Does my bum look fat in this? Absolutely, sorry Honey

Cow rear

“Does my bum look fat in this?”

Yes, 1108, I’m afraid it does.

How do you know when a cow is fat? It’s not the size of her belly that counts – it is the hollows around her tail and 1108 barely has any. Come to that, she barely has any milk either, which is why she’s got a red stripe painted on her rear. 1108 should be in calf but my suspicion is that she’s not.

We have her and another five cows booked in for pregnancy tests on Tuesday and if she’s in calf, we’ll treat her with a mastitis preventative and send her on holiday to a paddock across the road. If there’s no calf, she will have to be sold.

While many of our cows do not fall pregnant every year, most of them milk well until they are blessed by the bull the next season. In fact, joining cows only every 18 months (“extended lactation“) is now considered a viable strategy for Victorian farmers.

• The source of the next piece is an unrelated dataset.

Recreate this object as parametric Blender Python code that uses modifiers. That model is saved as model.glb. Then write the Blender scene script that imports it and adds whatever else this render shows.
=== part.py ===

It’s something that we have adopted here for cows that don’t conceive quickly and it works for almost the entire herd.

Fingers crossed, 1108.

Pregnancy a man’s job today

Wayne, Clarkie and vet Pete are down there at the dairy right now with half of our cows for the second day in a row. I suspect none of them are having fun.

It’s preg test and vaccination time. This is not a job for someone carrying a baby on her stomach because it is intense and there’s the risk of being hit by a kicking cow but it’s a must.

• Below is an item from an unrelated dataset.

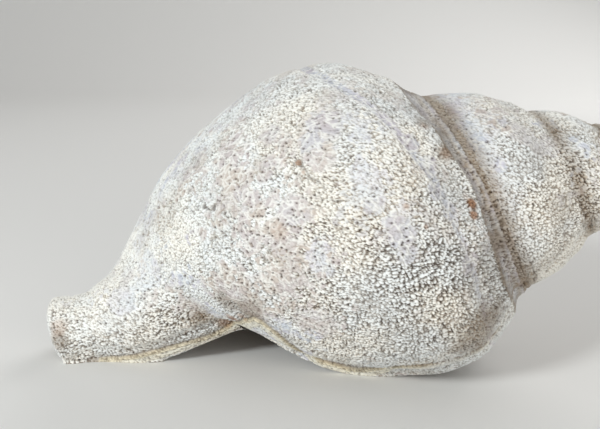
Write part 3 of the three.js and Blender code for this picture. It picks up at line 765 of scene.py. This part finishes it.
def scaled(tree, value, factor):
    found = tree.nodes.new("ShaderNodeMath")
    found.operation = "MULTIPLY"
    tree.links.new(value, found.inputs[0])
    found.inputs[1].default_value = factor
    return found.outputs[0]


def linear(red, green, blue):
    """A colour from its 0 to 255 values as shown on a screen."""
    def one(value):
        value = value / 255
        return value / 12.92 if value <= 0.04045 else ((value + 0.055) / 1.055) ** 2.4
    return one(red), one(green), one(blue)


def varied(tree, value, low, high, colours):
    """A soft variation between two colours."""
    first, second = colours
    return mix(tree, ramp(tree, value, low, high), linear(*first), linear(*second))


def over(tree, colour, mask, most, upper):
    """A colour with another laid over it where a mask of the mesh is on, up to a share."""
    return mix(tree, scaled(tree, attribute(tree, mask), most), colour, upper)


def add_bump(tree, shader, height, strength, distance):
    bump = tree.nodes.new("ShaderNodeBump")
    bump.inputs["Strength"].default_value = strength
    bump.inputs["Distance"].default_value = distance
    tree.links.new(height, bump.inputs["Height"])
    tree.links.new(bump.outputs["Normal"], shader.inputs["Normal"])


def crust_material():
    material, tree, shader = node_material("crust_of_the_shell")
    where = tree.nodes.new("ShaderNodeTexCoord").outputs["Object"]
    wide, patchy = noise(tree, 45, 3, where), noise(tree, 160, 3, where)
    grainy = noise(tree, 1500, 2, where)
    white = varied(tree, wide, 0.38, 0.62, WHITES)
    dull = ramp(tree, attribute(tree, "chance"), 0.75, 1.0, 0.0, 0.3)
    white = mix(tree, dull, white, linear(*DULL_WHITE))
    pink, blue = (varied(tree, patchy, 0.4, 0.62, colours) for colours in (PINKS, BLUES))
    tint = mix(tree, attribute(tree, "bluish"), pink, blue)
    colour = over(tree, white, "bare", 0.95, tint)
    colour = over(tree, colour, "ridge", 0.8, linear(*RIDGE_WHITE))
    # Painted shade, with some brown tone and staining: a brown film over the sutures, the ramp,
    # hollows and low places.
    colour = over(tree, colour, "brown_and_shade", 0.8, linear(*BROWN_FILM_AND_SHADE))
    colour = over(tree, colour, "cream", 0.8, linear(*CREAM))
    # Painted shade: brown in the crevices and grooves.
    brown_and_shade = varied(tree, wide, 0.4, 0.6, CREVICE_SHADE_BROWNS)
    colour = mix(tree, ramp(tree, attribute(tree, "crevice"), 0.4, 0.9, 0.0, 0.5), colour, brown_and_shade)
    # Rust, and painted shade in the hollow by the notch.
    colour = over(tree, colour, "stain_and_shade", 0.85, linear(*RUST_AND_SHADE))
    # Painted shade: dark in pits, holes and cracks.
    colour = over(tree, colour, "hole_shade", 0.85, linear(*HOLE_SHADE))
    tree.links.new(colour, shader.inputs["Base Color"])
    tree.links.new(ramp(tree, grainy, 0.3, 0.7, 0.72, 0.95), shader.inputs["Roughness"])
    shader.inputs["Specular IOR Level"].default_value = 0.3
    add_bump(tree, shader, grainy, 0.35, 0.0002)
    return material


def inside_material():
    material, tree, shader = node_material("inside_of_the_shell")
    where = tree.nodes.new("ShaderNodeTexCoord").outputs["Object"]
    wide, fine = noise(tree, 30, 3, where), noise(tree, 420, 4, where)
    colour = varied(tree, wide, 0.35, 0.65, INSIDE_PALES)
    colour = mix(tree, ramp(tree, fine, 0.5, 0.75, 0.0, 0.45), colour, linear(*INSIDE_BROWN))
    tree.links.new(colour, shader.inputs["Base Color"])
    tree.links.new(ramp(tree, fine, 0.3, 0.7, 0.5, 0.75), shader.inputs["Roughness"])
    add_bump(tree, shader, fine, 0.4, 0.0004)
    return material


crust_look = crust_material()
inside_look = inside_material()
for name, *extent in SHEETS:
    make_crust(name, *extent, crust_look)

# ---------------------------------------------------------------- the inside and the tip
# Those faces of the solid that aren't on its outside, nor under it on the floor. A face is on
# the outside if its middle and three more spots are near the outside and face the same way.
CHECK_STEP, CHECK_MIDDLE, CHECK_CORNER = 2.2, 0.3, 0.7
ON_OUTSIDE, SAME_WAY, ON_FLOOR = 1.7, 0.55, 0.01
APEX_FROM = 80.0
# The apex's cut faces get even shares of the painted shade masks.
TIP_BROWN_AND_SHADE, TIP_CREVICE_SHADE = 0.5, 0.45
test_points, test_triangles = [], []
for _, *extent, _ in SHEETS:
    row, turn, triangles = sheet(*extent, CHECK_STEP)
    test_triangles.append(triangles + sum(map(len, test_points)))
    test_points.append(outside_place(row, turn))
shape = BVHTree.FromPolygons([tuple(p) for p in np.concatenate(test_points)],
                             [tuple(int(v) for v in t) for t in np.concatenate(test_triangles)])
first, second, third = (node_points[node_triangles[:, k]] for k in range(3))
sides = np.cross(second - first, third - first)
sides /= np.linalg.norm(sides, axis=1, keepdims=True) + TINY
inner_triangles = []
for triangle, side in zip(node_triangles, sides):
    corners = node_points[triangle]
    if corners[:, 2].max() < ON_FLOOR:
        continue
    middle = corners.mean(0)
    spots = [middle] + [CHECK_CORNER * corner + CHECK_MIDDLE * middle for corner in corners]
    found = [shape.find_nearest(spot) for spot in spots]
    if any(f[3] > ON_OUTSIDE or abs(f[1].dot(Vector(side))) < SAME_WAY for f in found):
        inner_triangles.append(triangle)
inner_triangles = np.array(inner_triangles)
at_apex = node_points[inner_triangles].mean(1)[:, 0] > APEX_FROM
for name, some, look in (("crust_apex", inner_triangles[at_apex], crust_look),
                         ("aperture_inside", inner_triangles[~at_apex], inside_look)):
    used, inverse = np.unique(some, return_inverse=True)
    masks = {"brown_and_shade": np.full(len(used), TIP_BROWN_AND_SHADE), "crevice": np.full(len(used), TIP_CREVICE_SHADE)}
    add_piece(to_mesh(name, node_points[used], inverse.reshape(-1, 3), masks), look)

# ---------------------------------------------------------------- floor, light and camera
# Lengths from here to the camera are in metres.
FLOOR_FRONT, FLOOR_BACK, FLOOR_HALF_WIDTH, FLOOR_TOP = -2.0, 0.9, 3.0, 2.5
CURVE_RADIUS, CURVE_STEPS, FLOOR_DROP = 0.5, 12, 0.00005
FLOOR_COLOUR, FLOOR_ROUGHNESS = (0.8, 0.79, 0.77, 1), 0.8
LIGHT_AIM = (0, 0, 0.04)
# Name, place, size, power and colour.
LIGHTS = [
    ("back", (0.5, 0.9, 0.7), 0.8, 5.0, (1.0, 1.0, 1.0)),
    ("key", (-0.68, -0.72, 0.52), 0.22, 7.0, (0.94, 0.985, 1.0)),
    ("fill", (0.4, -0.85, 0.12), 0.8, 4.0, (1.0, 0.96, 0.9)),
]
WORLD_COLOUR, WORLD_STRENGTH = (0.96, 0.97, 0.97, 1), 0.39
CLIP_START = 0.01


def stage_plane():
    """A plain pale floor that curves up behind."""
    profile = [(FLOOR_FRONT, 0.0), (FLOOR_BACK, 0.0)]
    for k in range(1, CURVE_STEPS + 1):
        angle = math.pi / 2 * k / CURVE_STEPS
        profile.append((FLOOR_BACK + CURVE_RADIUS * math.sin(angle),
                        CURVE_RADIUS * (1 - math.cos(angle))))
    profile.append((FLOOR_BACK + CURVE_RADIUS, FLOOR_TOP))
    places = [(x, y, z) for y, z in profile for x in (-FLOOR_HALF_WIDTH, FLOOR_HALF_WIDTH)]
    faces = [(2 * i, 2 * i + 1, 2 * i + 3, 2 * i + 2) for i in range(len(profile) - 1)]
    mesh = bpy.data.meshes.new("floor")
    mesh.from_pydata(places, [], faces)
    for face in mesh.polygons:
        face.use_smooth = True
    floor = bpy.data.objects.new("floor", mesh)
    floor.location.z = -FLOOR_DROP
    bpy.context.scene.collection.objects.link(floor)
    material, _, shader = node_material("pale_floor")
    shader.inputs["Base Color"].default_value = FLOOR_COLOUR
    shader.inputs["Roughness"].default_value = FLOOR_ROUGHNESS
    mesh.materials.append(material)


def area_light(name, place_of, size, power, colour):
    data = bpy.data.lights.new(name, "AREA")
    data.shape = "DISK"
    data.size = size
    data.energy = power
    data.color = colour
    light = bpy.data.objects.new(name, data)
    light.location = place_of
    aim = Vector(LIGHT_AIM) - Vector(place_of)
    light.rotation_euler = aim.to_track_quat("-Z", "Y").to_euler()
    bpy.context.scene.collection.objects.link(light)


stage_plane()
for light_values in LIGHTS:
    area_light(*light_values)

world = bpy.data.worlds.new("soft_light")
world.use_nodes = True
background = world.node_tree.nodes["Background"]
background.inputs["Color"].default_value = WORLD_COLOUR
background.inputs["Strength"].default_value = WORLD_STRENGTH
bpy.context.scene.world = world
bpy.context.scene.view_settings.view_transform = "Standard"

# The camera's distance and target are in mm.
CAMERA_DISTANCE, CAMERA_YAW, CAMERA_ELEVATION = 263.0, math.radians(-1.5), math.radians(12.5)
TARGET = Vector((-16.21, -4.16, 44.7))
FOCAL_PIXELS, IMAGE_WIDTH, SENSOR_WIDTH = 877.0, 600.0, 36.0
ahead = Vector((math.sin(CAMERA_YAW) * math.cos(CAMERA_ELEVATION),
                math.cos(CAMERA_YAW) * math.cos(CAMERA_ELEVATION),
                -math.sin(CAMERA_ELEVATION)))
camera_data = bpy.data.cameras.new("camera")
camera_data.sensor_fit = "HORIZONTAL"
camera_data.sensor_width = SENSOR_WIDTH
camera_data.lens = FOCAL_PIXELS / IMAGE_WIDTH * SENSOR_WIDTH
camera_data.clip_start = CLIP_START
camera = bpy.data.objects.new("camera", camera_data)
camera.location = (TARGET - CAMERA_DISTANCE * ahead) * MM
camera.rotation_euler = ahead.to_track_quat("-Z", "Y").to_euler()
bpy.context.scene.collection.objects.link(camera)
bpy.context.scene.camera = camera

The “7 in 1” vaccinations protect the cows from a multitude of diseases. According to the supplier:

Blackleg, tetanus, malignant oedema, pulpy kidney and black disease are all clostridial diseases and are amongst the most common causes of death of cattle around Australia.

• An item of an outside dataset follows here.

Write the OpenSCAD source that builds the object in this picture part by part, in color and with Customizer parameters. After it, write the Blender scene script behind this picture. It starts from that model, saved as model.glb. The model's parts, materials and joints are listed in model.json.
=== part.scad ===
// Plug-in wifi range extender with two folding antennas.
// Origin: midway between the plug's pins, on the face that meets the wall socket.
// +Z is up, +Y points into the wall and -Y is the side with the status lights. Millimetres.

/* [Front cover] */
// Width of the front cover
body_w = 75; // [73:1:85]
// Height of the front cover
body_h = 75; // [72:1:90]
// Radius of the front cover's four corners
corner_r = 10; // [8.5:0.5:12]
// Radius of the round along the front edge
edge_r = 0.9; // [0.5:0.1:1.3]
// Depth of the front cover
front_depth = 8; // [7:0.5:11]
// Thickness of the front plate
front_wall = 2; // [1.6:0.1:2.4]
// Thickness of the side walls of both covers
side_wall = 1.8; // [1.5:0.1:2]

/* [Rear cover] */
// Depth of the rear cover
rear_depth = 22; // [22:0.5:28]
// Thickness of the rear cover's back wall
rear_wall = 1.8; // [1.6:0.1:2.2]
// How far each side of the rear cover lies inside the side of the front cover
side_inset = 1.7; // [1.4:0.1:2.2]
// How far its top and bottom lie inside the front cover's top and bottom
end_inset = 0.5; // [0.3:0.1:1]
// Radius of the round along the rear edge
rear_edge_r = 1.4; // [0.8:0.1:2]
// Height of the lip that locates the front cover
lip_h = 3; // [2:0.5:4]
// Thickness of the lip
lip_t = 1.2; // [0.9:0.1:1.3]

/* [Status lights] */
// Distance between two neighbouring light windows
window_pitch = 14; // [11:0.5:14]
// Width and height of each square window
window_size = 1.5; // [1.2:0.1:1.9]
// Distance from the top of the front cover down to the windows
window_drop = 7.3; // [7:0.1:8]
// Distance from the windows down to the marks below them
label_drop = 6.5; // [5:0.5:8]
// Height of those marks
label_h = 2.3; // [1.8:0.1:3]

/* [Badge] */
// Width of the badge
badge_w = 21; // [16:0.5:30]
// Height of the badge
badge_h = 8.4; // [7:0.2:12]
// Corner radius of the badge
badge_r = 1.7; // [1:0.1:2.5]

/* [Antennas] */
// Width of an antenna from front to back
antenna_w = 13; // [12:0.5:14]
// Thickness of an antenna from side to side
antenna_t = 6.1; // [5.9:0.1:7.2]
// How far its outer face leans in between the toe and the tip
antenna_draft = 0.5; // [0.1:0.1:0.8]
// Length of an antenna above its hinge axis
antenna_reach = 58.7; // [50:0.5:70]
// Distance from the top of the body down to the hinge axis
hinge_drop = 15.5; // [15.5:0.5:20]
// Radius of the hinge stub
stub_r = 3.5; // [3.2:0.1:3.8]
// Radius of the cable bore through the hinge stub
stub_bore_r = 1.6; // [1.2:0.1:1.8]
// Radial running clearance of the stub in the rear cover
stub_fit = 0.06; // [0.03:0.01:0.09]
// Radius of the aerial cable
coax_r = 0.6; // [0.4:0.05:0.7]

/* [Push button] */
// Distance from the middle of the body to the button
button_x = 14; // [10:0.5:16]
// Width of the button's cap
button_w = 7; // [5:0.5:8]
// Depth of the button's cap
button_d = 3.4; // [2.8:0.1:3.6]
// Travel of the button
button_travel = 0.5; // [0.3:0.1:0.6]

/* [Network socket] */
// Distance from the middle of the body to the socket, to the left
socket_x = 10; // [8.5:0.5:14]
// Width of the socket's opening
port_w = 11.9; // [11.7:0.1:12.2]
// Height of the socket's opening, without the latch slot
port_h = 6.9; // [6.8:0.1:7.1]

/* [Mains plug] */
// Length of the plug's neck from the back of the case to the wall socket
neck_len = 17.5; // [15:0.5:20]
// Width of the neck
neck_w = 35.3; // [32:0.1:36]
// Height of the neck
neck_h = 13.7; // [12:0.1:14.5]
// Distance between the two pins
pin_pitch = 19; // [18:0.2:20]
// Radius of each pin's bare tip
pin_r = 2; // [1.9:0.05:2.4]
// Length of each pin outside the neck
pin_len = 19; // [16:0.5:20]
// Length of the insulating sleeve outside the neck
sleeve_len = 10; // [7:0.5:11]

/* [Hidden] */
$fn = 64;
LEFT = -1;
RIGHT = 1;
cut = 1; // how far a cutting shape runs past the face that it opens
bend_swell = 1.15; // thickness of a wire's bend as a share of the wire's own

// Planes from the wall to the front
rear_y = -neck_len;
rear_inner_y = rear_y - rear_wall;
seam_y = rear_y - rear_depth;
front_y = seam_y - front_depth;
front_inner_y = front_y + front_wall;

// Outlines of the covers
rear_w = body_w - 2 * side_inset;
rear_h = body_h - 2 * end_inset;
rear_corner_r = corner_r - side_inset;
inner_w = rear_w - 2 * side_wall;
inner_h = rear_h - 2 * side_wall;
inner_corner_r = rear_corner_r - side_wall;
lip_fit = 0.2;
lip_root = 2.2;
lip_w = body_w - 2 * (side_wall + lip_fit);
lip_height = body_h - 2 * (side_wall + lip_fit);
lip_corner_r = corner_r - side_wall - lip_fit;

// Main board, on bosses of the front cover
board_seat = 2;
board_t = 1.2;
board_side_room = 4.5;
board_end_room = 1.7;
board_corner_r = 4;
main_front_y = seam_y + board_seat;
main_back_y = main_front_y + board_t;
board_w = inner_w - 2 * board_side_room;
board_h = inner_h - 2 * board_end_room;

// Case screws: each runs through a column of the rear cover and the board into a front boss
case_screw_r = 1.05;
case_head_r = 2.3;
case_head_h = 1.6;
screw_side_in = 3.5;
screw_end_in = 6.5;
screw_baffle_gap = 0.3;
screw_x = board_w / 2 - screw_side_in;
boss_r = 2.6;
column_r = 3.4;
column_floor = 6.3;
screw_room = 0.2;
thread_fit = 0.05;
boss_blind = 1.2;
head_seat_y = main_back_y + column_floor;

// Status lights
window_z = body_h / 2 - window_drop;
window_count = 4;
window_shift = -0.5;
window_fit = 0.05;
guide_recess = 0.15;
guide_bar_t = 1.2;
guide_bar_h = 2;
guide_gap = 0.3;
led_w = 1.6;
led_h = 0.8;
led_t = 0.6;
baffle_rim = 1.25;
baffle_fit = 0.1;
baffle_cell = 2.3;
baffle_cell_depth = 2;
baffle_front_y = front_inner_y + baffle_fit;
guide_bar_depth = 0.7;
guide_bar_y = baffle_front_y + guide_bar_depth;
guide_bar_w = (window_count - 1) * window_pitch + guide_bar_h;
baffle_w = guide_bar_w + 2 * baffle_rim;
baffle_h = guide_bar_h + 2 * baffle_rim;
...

In all cases unvaccinated stock contracting these five diseases have very little chance of recovery. In fact often the first clinical signs seen by producers are dead cattle.

It also protects anyone working with our animals from a very nasty cow-borne disease called leptospirosis that can leave people ill for months – even hospitalised.

The preg tests let us know when to send each cow on her annual two-month holiday before calving. This rest helps her through late pregnancy and sets her up for a whole new season in great health.